■ **Task instructions**:
Can you reproduce the data beneath, keeping every line exact?

■ **Given information**:

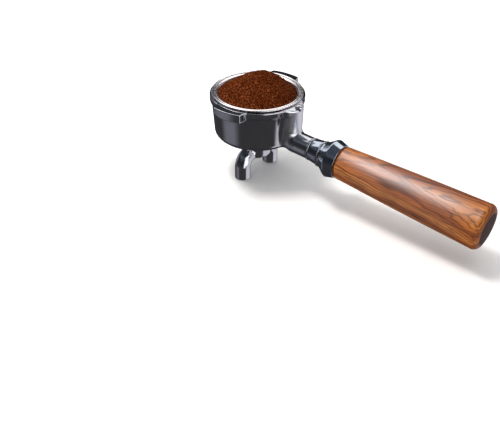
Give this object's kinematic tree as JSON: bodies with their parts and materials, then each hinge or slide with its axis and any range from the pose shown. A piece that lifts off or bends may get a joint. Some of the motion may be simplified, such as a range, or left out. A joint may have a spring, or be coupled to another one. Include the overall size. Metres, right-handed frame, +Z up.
{
  "type": "portafilter",
  "caption": "Espresso portafilter: chromed two-lug head with filter basket and ground coffee, twin spout below, turned wooden grip on a chromed ferrule.",
  "frame": {"origin": "on the head's vertical axis, level with the top of the basket rim, where the rim meets the group gasket", "axes": "+Z up out of the basket's mouth, +X from the head's axis towards the handle, lugs along +Y and -Y"},
  "size_m": [0.2301, 0.084, 0.0842],
  "materials": {
    "head_chrome": "mirror-bright plated casting",
    "basket_steel": "bright pressed stainless steel",
    "spring_steel": "drawn spring wire",
    "coffee": "matt, granular",
    "nipple_brass": "turned",
    "gasket": "plain",
    "nut_chrome": "plated",
    "spout_chrome": "mirror-bright plated casting",
    "stud_steel": "zinc plated",
    "ring_chrome": "polished bead",
    "ferrule_chrome": "polished, turned",
    "fibre": "plain",
    "insert_brass": "knurled",
    "wood": "satin varnish over figured grain"
  },
  "bodies": {
    "head": {"body_casting": "head_chrome", "basket_spring": "spring_steel", "outlet_nipple": "nipple_brass", "outlet_gasket": "gasket", "spout_lock_nut": "nut_chrome", "neck_stud": "stud_steel", "neck_ring": "ring_chrome", "handle_collar": "ferrule_chrome", "collar_ring": "ring_chrome", "handle_ferrule": "ferrule_chrome", "ferrule_washer": "fibre", "grip_insert": "insert_brass", "wood_grip": "wood"},
    "basket": {"filter_basket": "basket_steel"},
    "dose": {"ground_coffee": "coffee"},
    "spout": {"twin_spout": "spout_chrome"}
  },
  "joints": [
    {"name": "basket_lift", "type": "slide", "parent": "head", "child": "basket", "axis": [0, 0, 1], "range_m": [0, 0.045]},
    {"name": "dose_knock_out", "type": "slide", "parent": "basket", "child": "dose", "axis": [0, 0, 1], "range_m": [0, 0.035]},
    {"name": "spout_turn", "type": "hinge", "parent": "head", "child": "spout", "pos_m": [0, 0, -0.0475], "axis": [0, 0, 1], "range_deg": [-90, 90]}
  ]
}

■ **Full output**:
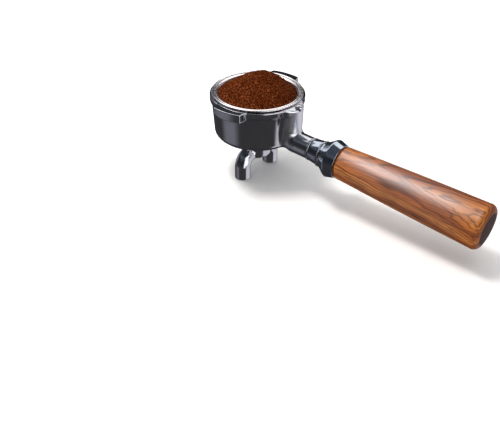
Give this object's kinematic tree as JSON: bodies with their parts and materials, then each hinge or slide with its axis and any range from the pose shown. A piece that lifts off or bends may get a joint. Some of the motion may be simplified, such as a range, or left out. A joint may have a spring, or be coupled to another one. Include the overall size. Metres, right-handed frame, +Z up.
{
  "type": "portafilter",
  "caption": "Espresso portafilter: chromed two-lug head with filter basket and ground coffee, twin spout below, turned wooden grip on a chromed ferrule.",
  "frame": {"origin": "on the head's vertical axis, level with the top of the basket rim, where the rim meets the group gasket", "axes": "+Z up out of the basket's mouth, +X from the head's axis towards the handle, lugs along +Y and -Y"},
  "size_m": [0.2301, 0.084, 0.0842],
  "materials": {
    "head_chrome": "mirror-bright plated casting",
    "basket_steel": "bright pressed stainless steel",
    "spring_steel": "drawn spring wire",
    "coffee": "matt, granular",
    "nipple_brass": "turned",
    "gasket": "plain",
    "nut_chrome": "plated",
    "spout_chrome": "mirror-bright plated casting",
    "stud_steel": "zinc plated",
    "ring_chrome": "polished bead",
    "ferrule_chrome": "polished, turned",
    "fibre": "plain",
    "insert_brass": "knurled",
    "wood": "satin varnish over figured grain"
  },
  "bodies": {
    "head": {"body_casting": "head_chrome", "basket_spring": "spring_steel", "outlet_nipple": "nipple_brass", "outlet_gasket": "gasket", "spout_lock_nut": "nut_chrome", "neck_stud": "stud_steel", "neck_ring": "ring_chrome", "handle_collar": "ferrule_chrome", "collar_ring": "ring_chrome", "handle_ferrule": "ferrule_chrome", "ferrule_washer": "fibre", "grip_insert": "insert_brass", "wood_grip": "wood"},
    "basket": {"filter_basket": "basket_steel"},
    "dose": {"ground_coffee": "coffee"},
    "spout": {"twin_spout": "spout_chrome"}
  },
  "joints": [
    {"name": "basket_lift", "type": "slide", "parent": "head", "child": "basket", "axis": [0, 0, 1], "range_m": [0, 0.045]},
    {"name": "dose_knock_out", "type": "slide", "parent": "basket", "child": "dose", "axis": [0, 0, 1], "range_m": [0, 0.035]},
    {"name": "spout_turn", "type": "hinge", "parent": "head", "child": "spout", "pos_m": [0, 0, -0.0475], "axis": [0, 0, 1], "range_deg": [-90, 90]}
  ]
}